* What you should do
Print exactly those lines that run from the beginning of the data to the line bearing "on softwood sticks.", inclusive.

* Raw records
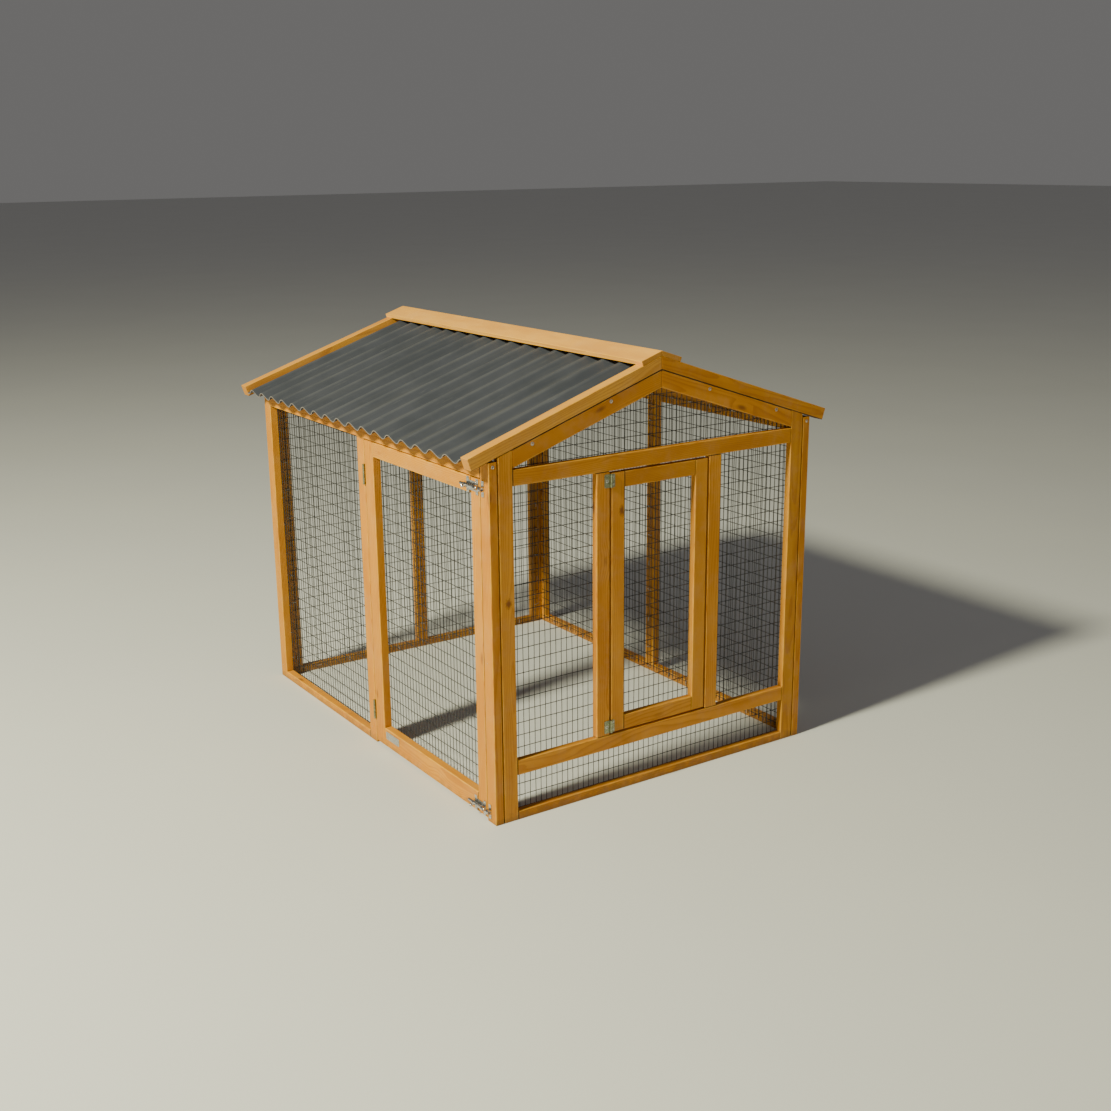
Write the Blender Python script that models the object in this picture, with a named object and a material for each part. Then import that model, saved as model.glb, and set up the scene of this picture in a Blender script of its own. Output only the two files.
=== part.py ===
"""Rabbit hutch: a small gabled run of welded wire panels on softwood sticks.

The ridge runs along Y, the front gable with its small door faces -Y, and the large side door is
in the -X wall. The hutch has no floor. The origin is on the ground, in the middle of its box.
Every length is in metres.
"""

import math

import bmesh
import bpy
from mathutils import Matrix, Vector

# Overall sizes
GABLE_WIDTH = 0.750  # a gable frame, which stands between the two side walls
WALL_LENGTH = 1.025  # a side wall, from the front of its front post to the back of its rear post
WALL_RISE = 0.728  # ground to roof plane at the outer edge of a gable frame
ROOF_PITCH = math.radians(18.6)

# Sticks
STICK_WIDTH = 0.031
GABLE_DEPTH = 0.015  # front to back, in the gables and the front door
SIDE_DEPTH = 0.018  # outside to inside, in the side walls and the side door
RAFTER_WIDTH = 0.033
BASE_HEIGHT = 0.018
HINGE_STILE_WIDTH = 0.038
DOOR_KICK_HEIGHT = 0.042  # the side door's bottom rail
CHAMFER = 0.0010

# Cross rails of the front gable
TIE_DROP = 0.027  # the tie rail's top below WALL_RISE
LOWER_RAIL_TOP = 0.125

# Doors
SIDE_DOOR_WIDTH = 0.4685
SIDE_DOOR_DROP = 0.044  # its top below WALL_RISE
SIDE_DOOR_LIFT = 0.006
SIDE_DOOR_GAP = 0.0024
FRONT_DOORWAY_WIDTH = 0.248
FRONT_DOOR_GAP = 0.0045

# Roof, flush with the front gable
REAR_OVERHANG = 0.029
EAVE_OVERHANG = 0.057  # a gable frame's outer edge to the foot of the barge board's cut end
BARGE_WIDTH = 0.025
BARGE_DEPTH = 0.024
CAP_WIDTH = 0.049
CAP_THICKNESS = 0.0095
WAVE_PITCH = 0.057
WAVE_HEIGHT = 0.0125
SHEET_THICKNESS = 0.0015
POINTS_PER_WAVE = 12
SHEET_SIDE_GAP = 0.001
SHEET_RIDGE_GAP = 0.004
SHEET_LIFT = 0.0065  # the troughs above the roof plane, where they rest on the top rails

# Wire panels
MESH_THICKNESS = 0.001
MESH_LAP = 0.020  # how far a panel runs onto the stick behind which it is stapled

# Hinges
HINGE_HEIGHT = 0.0265
FRAME_LEAF_WIDTH = 0.0125
DOOR_LEAF_WIDTH = 0.0065
HINGE_LEAF = 0.0009
LEAF_CORNER = 0.0025
CORNER_STEPS = 3
BARREL_RADIUS = 0.0026
PIN_RADIUS = 0.0012
PIN_CLEARANCE = 0.0002
KNUCKLE_GAP = 0.0003
WEB_REACH = 1.2  # a knuckle's web, over the way from the pin to its leaf
HINGE_INSET = 0.001  # a front hinge's end from the end of its door
SIDE_HINGE_HEIGHT = 0.044
SIDE_HINGE_INSET = 0.052
SIDE_LEAF_SHARE = 0.7  # of the depth of the stile it is screwed to

# Barrel bolts
BOLT_PLATE_LENGTH = 0.042
BOLT_PLATE_HEIGHT = 0.030  # at the tabs, which take the screws
BOLT_WAIST_HEIGHT = 0.019
BOLT_TAB_LENGTH = 0.009
BOLT_PLATE = 0.0012
ROD_RADIUS = 0.0030
ROD_LENGTH = 0.059
ROD_CLEARANCE = 0.0003
GUIDE_LENGTH = 0.007
GUIDE_WALL = 0.0015
GUIDE_INSET = 0.001
ARCH_STEPS = 8
KEEPER_LENGTH = 0.009
KEEPER_INSET = 0.016  # the keeper's far end from the front of the front post
KNOB_RADIUS = 0.0034
KNOB_STEM_RADIUS = 0.0020
KNOB_REACH = 0.011
LOWER_BOLT_HEIGHT = 0.024

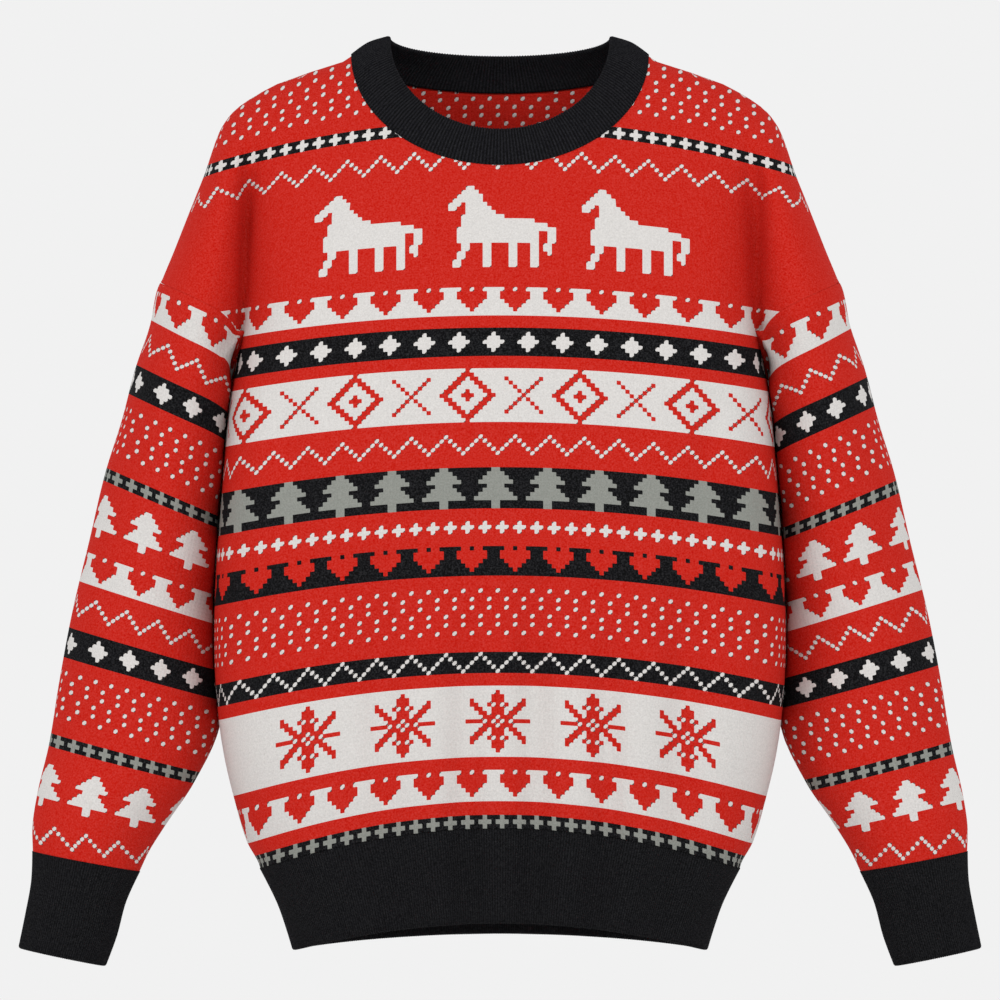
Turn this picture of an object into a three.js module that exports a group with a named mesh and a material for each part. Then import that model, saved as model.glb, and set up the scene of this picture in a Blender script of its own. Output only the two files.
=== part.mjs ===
// A loose crew-neck jumper with dropped shoulders, filled out as it hangs on a wearer, with nobody inside.
// Millimetres. The origin is the middle of the neck at the height of the shoulder points. Z is up, Y runs
// to the back and X to the wearer's left. A drop is a distance down from the origin.
import * as THREE from 'three';

// Cloth
const WALL = 2.4;
const RIB_WALL = 2.8;
const SEAM_GAP = 0.3;
const ARMHOLE_GAP = 0.42;

// Neck: half widths, and drops in the middle, of its seam and of its free edge
const NECK_SEAM_HALF = 114;
const NECK_EDGE_HALF = 86;
const NECK_EDGE_RISE = 13.8;
const NECK_EDGE_LEAN = 0.87;
const NECK_BULGE = 2.5;
const NECK_EDGE_DIP = { front: 59, back: 0.8 };

// Armhole seam, where the dropped shoulder ends: points (x, y, drop). Above its fold a point takes its
// depth from the shoulder's cloth, and below it its x from the body's side.
const ARMHOLE_TOP = 175;
const ARMHOLE_MIDDLE_DROP = 146;
const UNDERARM = 250;
const UNDERARM_MIDDLE_DROP = 233;
const ARMHOLE_FOLD = 212;
const ARMHOLE = [
  [261, 0, 175],
  [252, 44, 179],
  [230, 72, 189],
  [212, 66, 199],
  [201, 46, 214],
  [202, 22, 234],
  [204, 0, 250],
];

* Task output
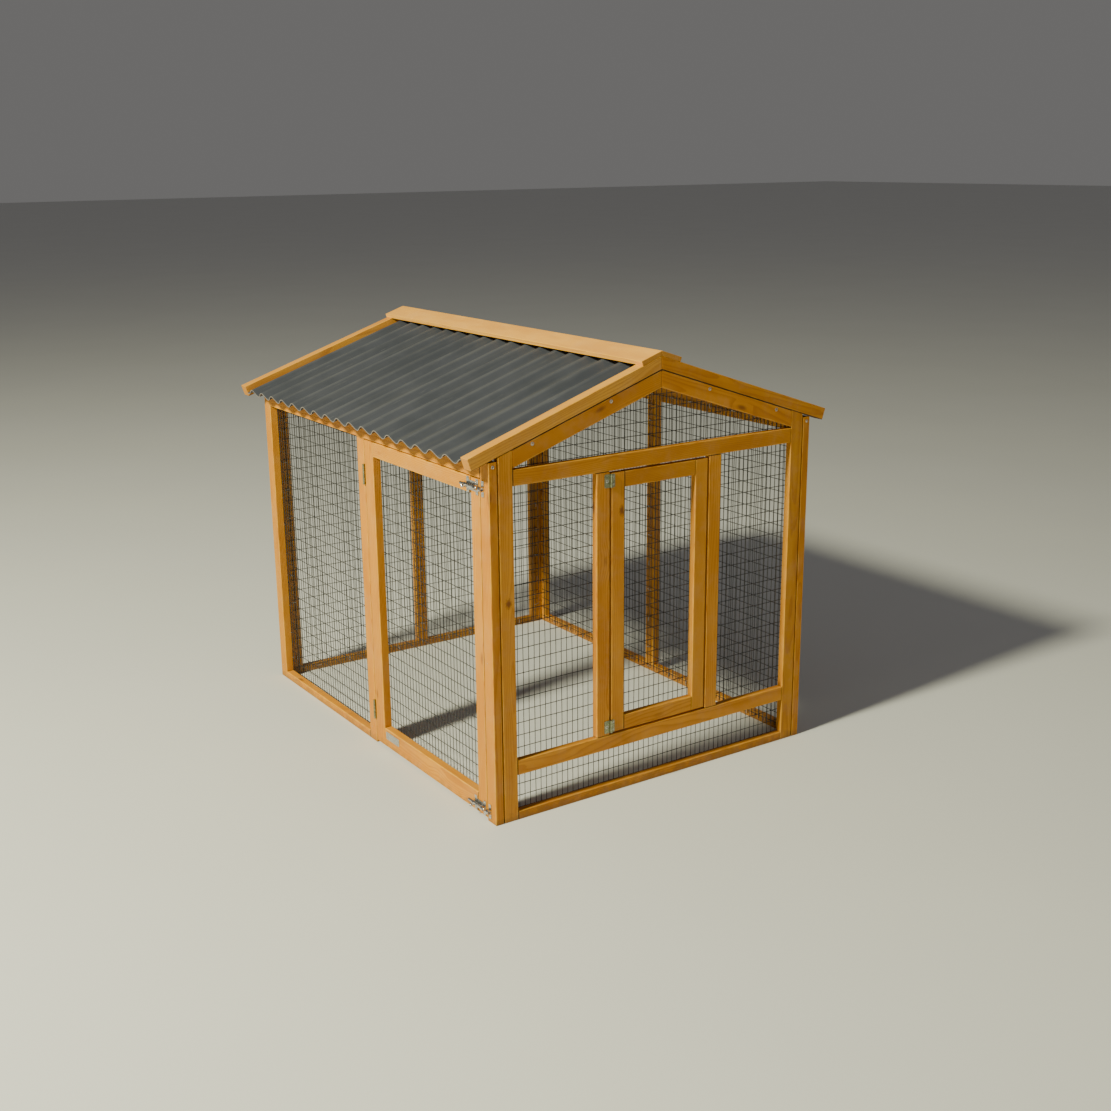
Write the Blender Python script that models the object in this picture, with a named object and a material for each part. Then import that model, saved as model.glb, and set up the scene of this picture in a Blender script of its own. Output only the two files.
=== part.py ===
"""Rabbit hutch: a small gabled run of welded wire panels on softwood sticks.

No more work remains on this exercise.